To fulfill the mission, associations need resources: money (dues, fees, donations) and time (volunteers).

Time is a finite resource. Money is somewhat finite.

Thus, I've always viewed "competition" as anyone or anything that gets my members or prospects to part with their time or money. Competition ranges from another association to an online community to attending/watching the Super Bowl. 

If that thing or event takes time and/or money from my members or prospects, they don't have that time or money to invest in my association.

So, even if an online community is helping my profession or industry, it does detract from the ability of my association to meet its mission through its programs and services.

Given the time or money challenge, online communities are competition for most associations.

Maggie McGary talked about this in her Mizz Information headlined Why Online Community is About More Than Community for Associations
  • “I think the Doximity discussion is about much more than online community; it’s about how start-ups are recognizing that associations are falling behind in ways that are leaving a lot of potential revenue on the table and it’s pretty easy to build a business based just on gathering that low-hanging fruit. 
  • “Even in the face of case after case of for-profit online communities popping up and offering traditional association members something better when it comes to online community and networking 24/7/365 instead of just face-to-face at annual meeting, associations for the most part don't see online community as something worth investing in.
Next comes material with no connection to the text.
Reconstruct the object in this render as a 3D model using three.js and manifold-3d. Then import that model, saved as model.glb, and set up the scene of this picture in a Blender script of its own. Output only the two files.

The difference in resources and attention given to online community in the for-profit and start-up world and in the association world is night and day. Where most associations have no dedicated staff running their online communities, start-ups often have several community managers and many companies have whole community teams.”

So, what about you and your association?

Are you 24/7 or still open a traditional 40 hour week? (Reminder: a 40 hour week means your association is open only 23.8% of the work in today's 24/7 world.